In May 1940, as news reached London of the German advance on the Netherlands, the celebrated German Lieder singer, Elena Gerhardt telephoned Myra Hess to cancel her appearance at the Gallery.

Celebrated German Lieder singer, Elena Gerhardt 

'Myra,’ she told her friend, ‘I cannot sing today. Nobody will want to hear the German language’. Hess reassured Gerhardt this wasn’t the case and offered to accompany her. As the two women walked on stage, Gerhardt was still concerned, when the audience, sensing her nerves, responded with an ovation warm enough to dispel any doubts that music was what mattered.

Years later, Allied victories in Europe brought performers from the newly liberated France.
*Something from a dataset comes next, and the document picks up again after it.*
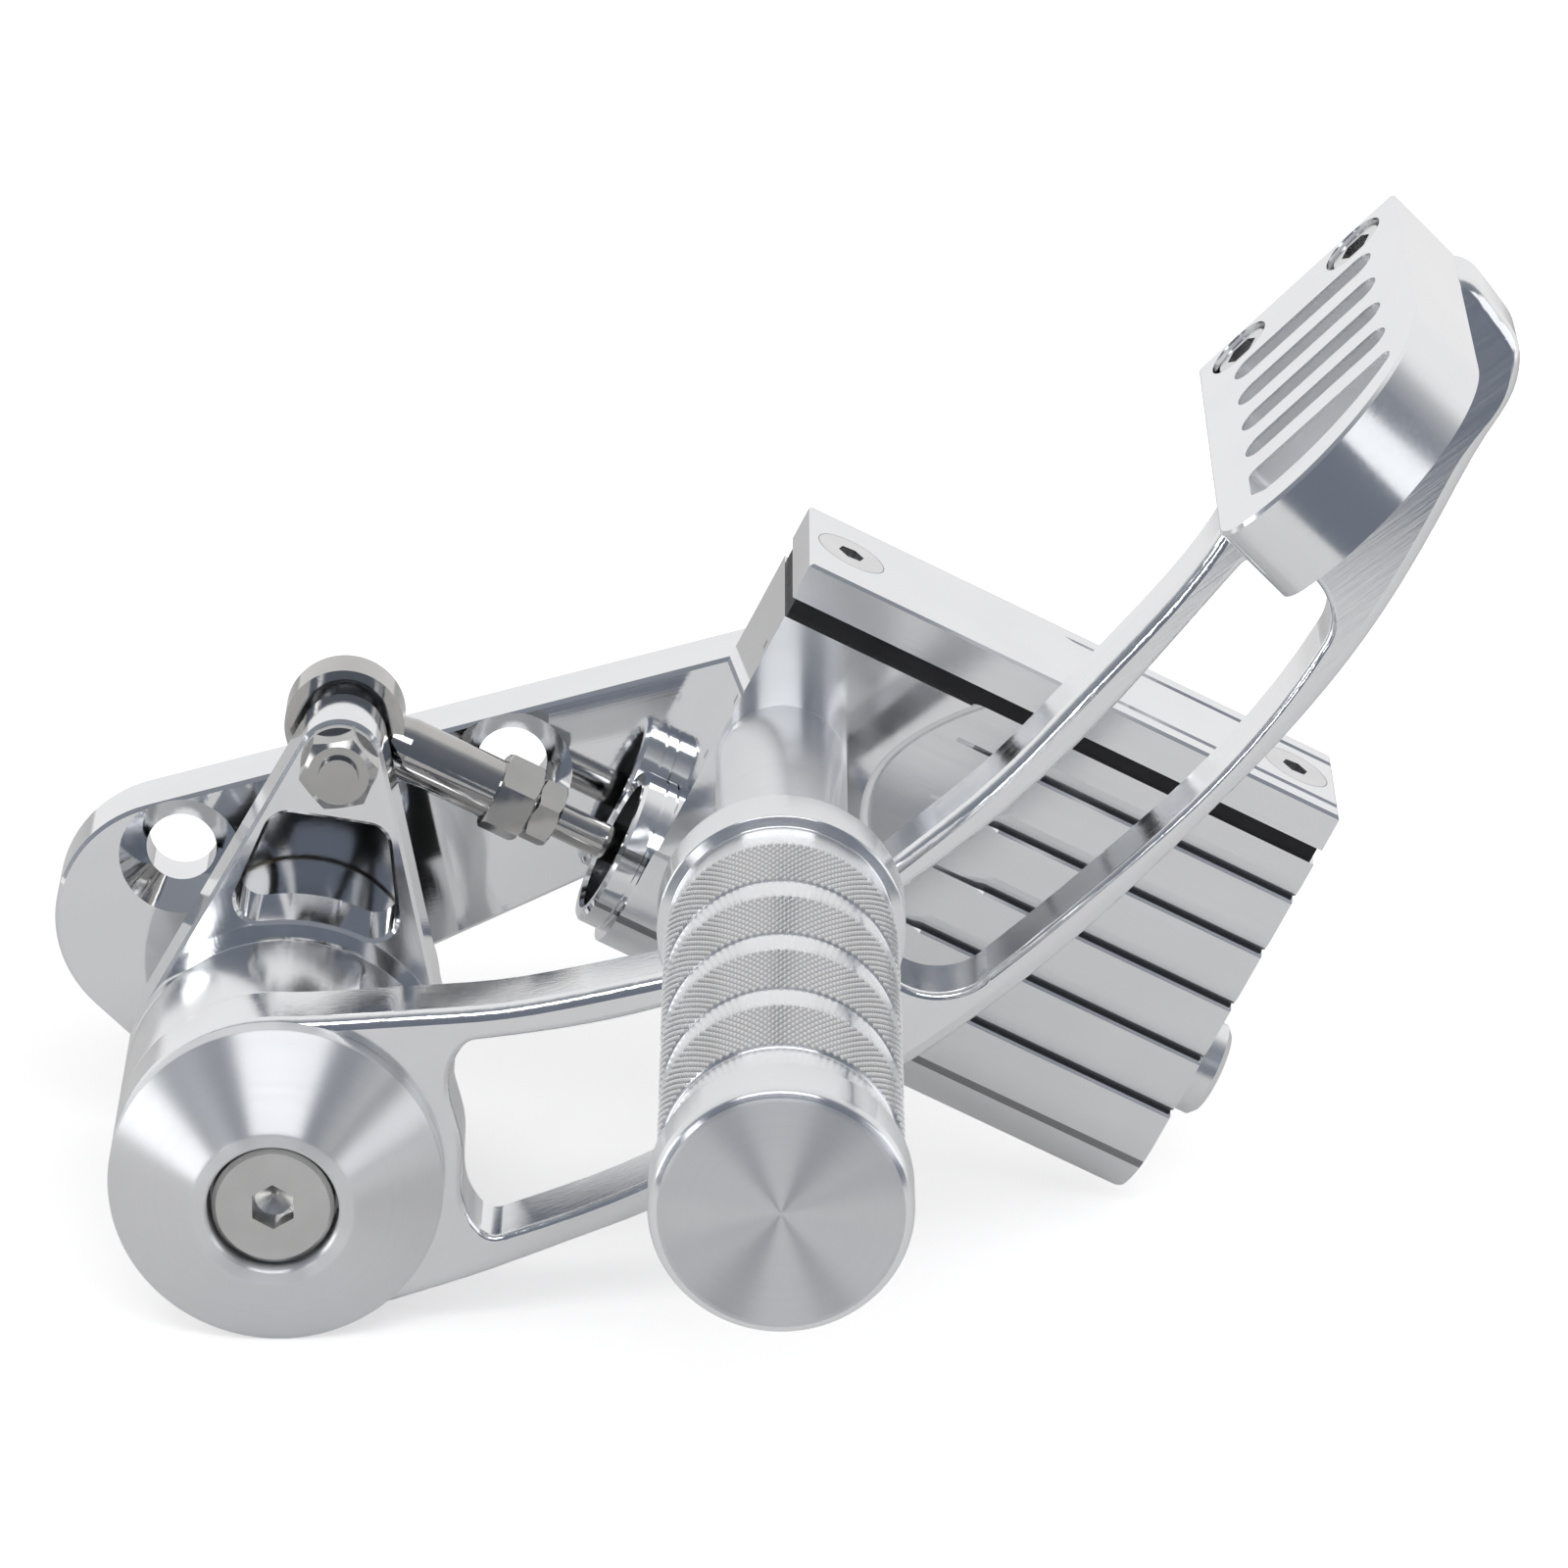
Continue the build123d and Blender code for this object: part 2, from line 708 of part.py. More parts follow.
def thrust_washers():
    inner = shaft_dia / 2 + 0.1
    front = arm_front - washer_play
    first = ring_y(pivot_x, pivot_z, inner, front_washer_dia / 2, front, front + washer_thickness)
    rear = lever_back + washer_play
    last = ring_y(pivot_x, pivot_z, inner, rear_washer_dia / 2, rear, rear + washer_thickness)
    return Compound([first, last])


def pivot_cap():
    rim = hub_dia / 2
    lip = cap_lip_dia / 2
    recess = cap_recess_dia / 2
    seat = cap_front + pivot_bolt_head_length + pivot_bolt_sink
    bolt = pivot_bolt_dia / 2 + hole_clearance
    nest = shaft_dia / 2 + 0.1
    return turned_at(pivot_x, pivot_z, [
        (rim - 0.4, cap_back), (rim, cap_back - 0.4), (rim, cap_rim + 0.2), (rim - 0.2, cap_rim),
        (lip + 0.3, cap_front + 0.4), (lip - 0.5, cap_front), (recess + 0.5, cap_front),
        (recess, cap_front + 0.5), (recess, seat), (bolt, seat), (bolt, shaft_front),
        (nest, shaft_front), (nest, cap_back),
    ])


def pivot_bolt():
    head = pivot_bolt_head_dia / 2
    shank = pivot_bolt_dia / 2
    top = cap_front + pivot_bolt_sink
    seat = top + pivot_bolt_head_length
    bolt = turned_at(pivot_x, pivot_z, [
        (0, top), (head - 0.7, top), (head, top + 0.7), (head, seat), (shank, seat),
        (shank, seat + pivot_bolt_length), (0, seat + pivot_bolt_length),
    ])
    floor = top + pivot_bolt_socket_depth
    drawing = Pos(pivot_x, pivot_z) * hex_drawing(pivot_bolt_socket, hex_corner_up)
    socket = slab(drawing, top - 1, floor)
    drill = pivot_bolt_drill_dia / 2
    point = turned_at(pivot_x, pivot_z, [(0, floor - 0.1), (drill, floor - 0.1), (0, floor + drill / 2)])
    return bolt - socket - point


# Pedal: crank lever, hub and arm, turning together on the bushes
def circle_places(count, phase):
    """Places on the screw circle, starting at phase and going round in steps of the screws'."""
    radius = hub_screw_circle / 2
    for index in range(count):
        angle = math.radians(phase + 360.0 * index / hub_screw_count)
        yield (pivot_x + radius * math.cos(angle), pivot_z + radius * math.sin(angle))


def screw_circle():
    return list(circle_places(hub_screw_count, hub_screw_phase))


def dowel_circle():
    return list(circle_places(dowel_count, dowel_phase))


def hub_cutters():
    """Screw and dowel holes shared by the arm, the hub and the lever."""
    screw = hub_screw_dia / 2 + thread_clearance
    dowel = dowel_dia / 2 + fit_clearance
    middle = (arm_back + lever_face) / 2
    cuts = [rod(x, z, screw, arm_front - 1, lever_back - 3) for x, z in screw_circle()]
    cuts += [rod(x, z, dowel, middle - dowel_length / 2 - 0.2, middle + dowel_length / 2 + 0.2)
             for x, z in dowel_circle()]
    return cuts


def bush_bore():
    return rod(pivot_x, pivot_z, bush_outer_dia / 2 + fit_clearance, arm_front - 1, lever_back + 1)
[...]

The composer Francis Poulenc and singer Pierre Bernac visited in January 1944, and were followed by the great French violinist, Jacques Thibaud, who took the Gallery stage on 9 March accompanied by Myra Hess.

Concerts reach 750,000 people

In an article about the concerts written after Hess’s death, Ferguson, who was Myra's close friend and assistant, noted the number of performers who had been involved. A total of 1,698 concerts had been given to a combined audience of more than 750,000 people. 

The group of musicians who took part comprised 238 pianists, 236 string players, 64 wind players, 157 singers, 24 string quartets and 56 ensembles, as well as 13 orchestras, 15 choirs and 24 conductors.